What should the bill say?
Have you read ‘Is there a problem?’
The purpose of the Bill (see clause 1(1)) is to encourage responsible innovation in medical treatment, and help prevent innovation that isn’t responsible.
Clause 1(2) says that it is not negligent for a doctor not to use standard treatments for a condition if they take the decision ‘responsibly’. What counts as ‘a responsible decision’ is made clear later in the Bill.
Clause 1(3) makes clear that the Bill applies in just two situations, not in all the situations where medical innovation might take place. The first is where, in the doctor’s opinion, it is unclear if the treatment they are proposing would have the support of a responsible body of medical opinion if the case came to court. The second is where, in the doctor’s opinion, the treatment wouldn’t have such support if the case came to court.
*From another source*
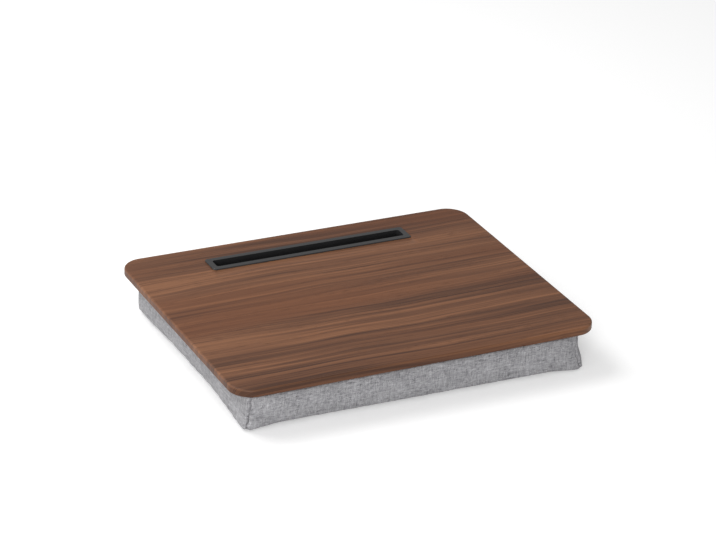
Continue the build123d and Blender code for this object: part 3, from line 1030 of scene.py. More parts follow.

If a doctor decides to carry out innovative treatment and wants this decision to be considered ‘responsible’, the decision must be based on the points listed in clause 1(4) and clause 1(5). We welcome suggestions for refining this list.
Question 4: Do you have any comments on the matters listed in clause 1(4)-(5) on which the doctor’s decision must be based for it to be responsible? Are there any that should be removed, or changed, or added, and if so why?
For example, should the Bill spell out that the other treatments mentioned in clause 1(5) (a-c) include treatments offered as part of research studies?
For a decision to carry out innovative treatment to be ‘responsible’, it needs to be based on the points listed in clause 1(4)-(5) and also to be made in accordance with a proper process. Clause 1(6) defines a ‘proper process’ as one that must:
- be accountable
- be transparent
- allow full consideration by the doctor of all relevant matters.
Clause 1(7) helps clarify what this process might look like. It draws attention to the importance of:
- discussing the treatment with the patient
- taking the decision within a multi-disciplinary team
- notifying the doctor’s responsible officer (the person responsible for notifying the General Medical Council of the doctor’s fitness to practice).
It won’t always be possible for a process to include the 3 elements listed in clause 1(7). For example:
- a doctor working in private practice might not have a ‘responsible officer’
This is why clause 1(7) doesn’t say these steps must be taken. But, a doctor would be expected to have good reason for not taking any of these steps where it was possible to do so.
We welcome suggestions for refining the process described in clauses 1(6) and clause 1(7).
The Bill, see clause 1(8), doesn’t change the laws around:
- what’s in a patient’s best interests
This means important safeguards remain in place.